While there's so much more I'd like to tell you, I think it's time to draw this part of today's lesson to a close and I'll re-visit it at a later time.

My purpose for today's exercise was to try to bring some of the weightier puzzle pieces of the Gospel of Matthew together to better understand the impact of Yeshua on Redemption History as a preparation for chapters 24 – 28. I also presented you today with a flow-chart of Redemption History that takes us from the Beginning (Creation)  to the New Beginning (Re-Creation). I gave you 7 (or 8) stages of Redemption History as a framework for how to think about its many milestones along the way. I also explained how what Jesus taught about the Latter Days and the End Times, and the sequence of events that involved the Son of Man, differed in important ways from what John the Baptist and the Jewish people in general believed, and thus why while John ushered in the Kingdom of Heaven, sadly he would not be part of it.

CJB Matt. 11:11 11 Yes!

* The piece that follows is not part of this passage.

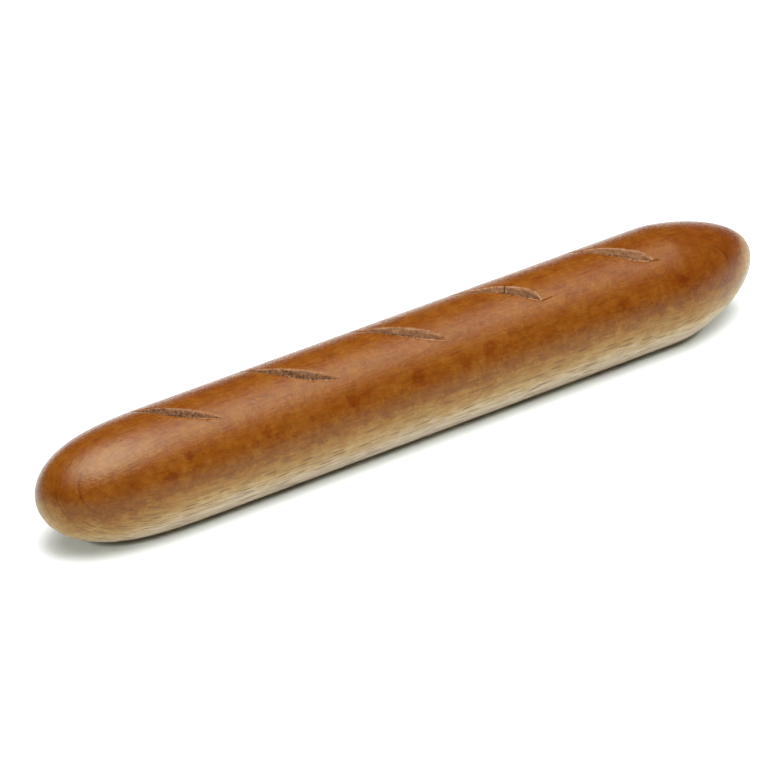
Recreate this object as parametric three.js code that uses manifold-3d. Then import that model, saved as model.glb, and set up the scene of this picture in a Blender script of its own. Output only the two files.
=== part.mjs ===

I tell you that among those born of women there has not arisen anyone greater than Yochanan the Immerser! Yet the one who is least in the Kingdom of Heaven is greater than he!

So in the stages of Redemption History as I defined and named them, where in that mix are we in the 21st century? Without doubt we're somewhere in the 6th stage. We're in the stage when the Kingdom of Heaven has been planted here on earth and is still developing. We are still in the same stage that was inaugurated by John the Baptist. That was 2000 years ago, wasn't it? So we've been living in this same stage of Redemption History for 20 centuries, which means that it must be very ripe, waiting to flow into the next stage, which is the return of the Son of Man as the Great Judge and King of the Kingdom of Heaven.